Needless to say after cancelling several times on him Robert got irritated and stopped looking for me. Oh well, another one bites the dust!
I’ve seen David a couple more times but I’m on to his game-I know he and I are not going to get serious, I know this is strictly a “friends with benefits” type of relationship and honestly, I don’t mind. I love spending time with him and we have some of the best conversations and despite him being cute and having his life together I don’t have any sort of feelings for him and I think he feels exactly the same! Who knew a man and a woman could have this kind of relationship and totally be ok with it? Guess I was wrong all those times I said it was impossible for a man and woman to have a “friend with benefits” relationship without someone getting hurt!
Marc on the other hand is a completely different story. We never spoke about being “exclusive” and I never got the sense that he was looking to go down that route. So imagine my surprise and horror when I broke his heart.
The night started off well. We had dinner, laughed at each other’s jokes and I was definitely looking forward to the end of the night portion of the date until he asked me to go out with him the following night and I had to turn him down. Maybe I should have lied but I am brutally honest (apparently) and when he asked why I couldn’t go out with him I told him the truth-I had a date. He looked at me as if I had just told him that I crashed his car. Horror! “Since when have you been seeing other people” Me: “ummm the past couple of months, haven’t you?” Marc: “Ummm no! I thought you and I were just seeing each other” Ok moment of mortification. This has never happened before. What happened to that state of confusion of not knowing where we stand, does he like me? etc etc-That I can deal with! But this? Ughh, I feel nauseous.
I didn’t mean to hurt him-I genuinely care about his feelings but I don’t feel that sense of excitement, I have no butterflies when I see him. When see him I feel the “happy” feeling of knowing I am going to see a friend. But that’s all.

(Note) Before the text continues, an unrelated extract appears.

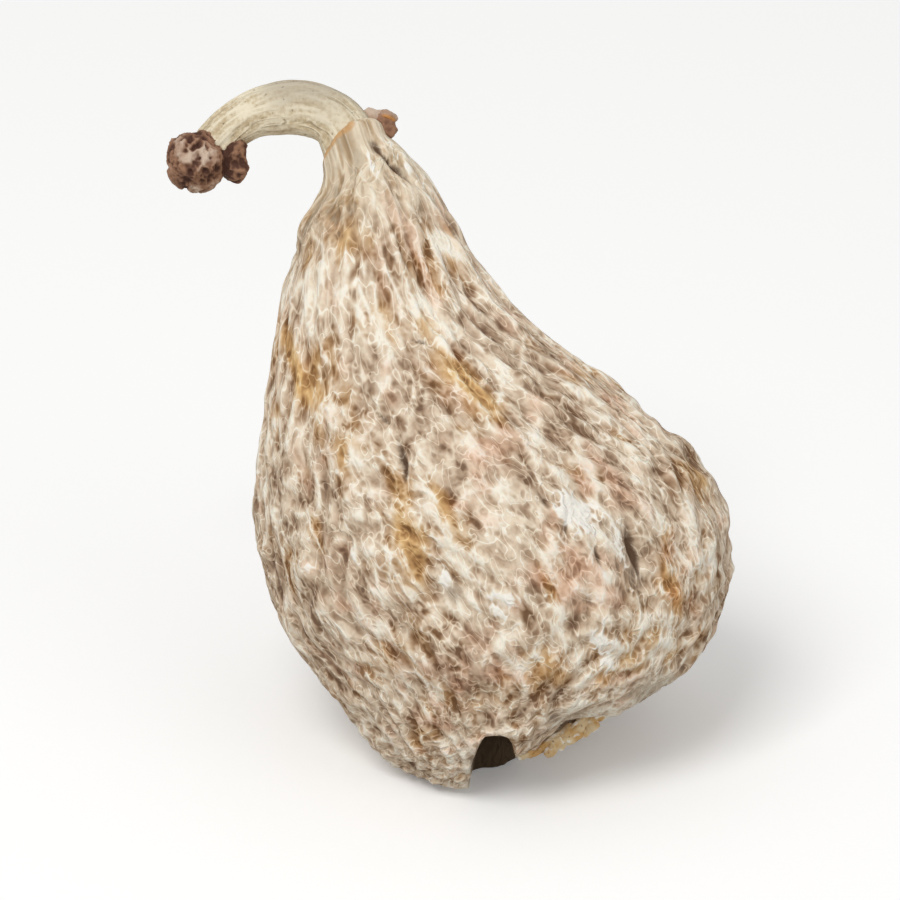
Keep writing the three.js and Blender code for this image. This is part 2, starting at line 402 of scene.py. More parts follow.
@dataclass(frozen=True)
class FigForm:
    """The lopsided pear shape of the fruit in the growing frame, before its fine wrinkles.

    The outline is half the fig's, as shares of the belly's radius and the body's length. A facet has
    its height, its count round the fruit, its phase, and the phase's drift along the body.
    """

    body_length: float = 39.4
    belly_radius: float = 14.2
    flatness: float = 0.9
    outline: Outline = (
        (0.0, 0.046), (0.09, 0.035), (0.135, 0.004), (0.22, -0.01), (0.38, 0.002), (0.57, 0.027),
        (0.76, 0.08), (0.92, 0.18), (1.0, 0.315), (0.95, 0.422), (0.83, 0.536), (0.68, 0.633),
        (0.555, 0.72), (0.47, 0.793), (0.395, 0.865), (0.305, 0.93), (0.25, 0.963), (0.188, 0.992),
        (0.158, 1.012), (0.152, 1.03), (0.11, 1.038), (0.0, 1.038),
    )
    facets: tuple[tuple[float, int, float, float], ...] = (
        (0.02, 2, 0.6, 1.2), (0.018, 3, -1.1, 0.9), (0.012, 5, 2.2, -1.2),
    )
    rib_count: int = 15
    rib_height: float = 0.3
    rib_level: float = 0.6
    sway: float = 1.5
    sway_turns: float = 0.9
    sway_crossing: float = 0.42
    sway_offset: float = -0.35
    sway_fade: int = 12
    eye_shift: tuple[float, float] = (-2.5, -1.9)
    eye_reach: float = 0.05
    sleeve_shift: float = 0.55
    sleeve_peak: float = 1.2
    sleeve_end: float = 1.03
    sleeve_turn: float = 0.25
    neck_slant: float = 0.36
    neck_slant_from: float = 0.84
    sleeve_level: float = 0.6
    hollows: tuple[Hollow, ...] = (
        Hollow((-3.1, -12.3, 11.8), 2.6, (0.0, 0.7, 0.0)),
        Hollow((2.6, -0.5, 0.0), 5.4, (0.0, 0.0, 1.2)),
        Hollow((-3.1, -4.6, -0.1), 1.3, (0.0, 0.6, 1.5)),
        Hollow((3.0, 11.5, 17.0), 5.5, (-0.2, -1.1, 0.0)),
        Hollow((-7.0, 3.5, 27.0), 4.0, (0.7, -0.3, 0.0)),
        Hollow((-3.6, -0.5, 37.3), 2.2, (-1.0, 0.0, 0.0)),
        Hollow((1.0, -7.0, 0.2), 2.8, (0.0, 0.3, 1.15)),
    )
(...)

Our conversation didn’t end well. I knew this was probably the last time I would see him and the next morning when he sent me a text saying he couldn’t see me anymore because he felt like he was falling in love and felt that he had to protect himself, now knowing how I felt about him I knew I had just lost a good man. I felt sad. I don’t understand! Why don’t I have feelings for him? He’s a great guy! I hope I made the right choice in telling him the truth. Whats worse? Telling someone that likes you that you’re just not that into them? Or lying and hanging in a bit longer to see where it goes? What hurts least? Perhaps I will receive the answers over some drinks! To the bar I go!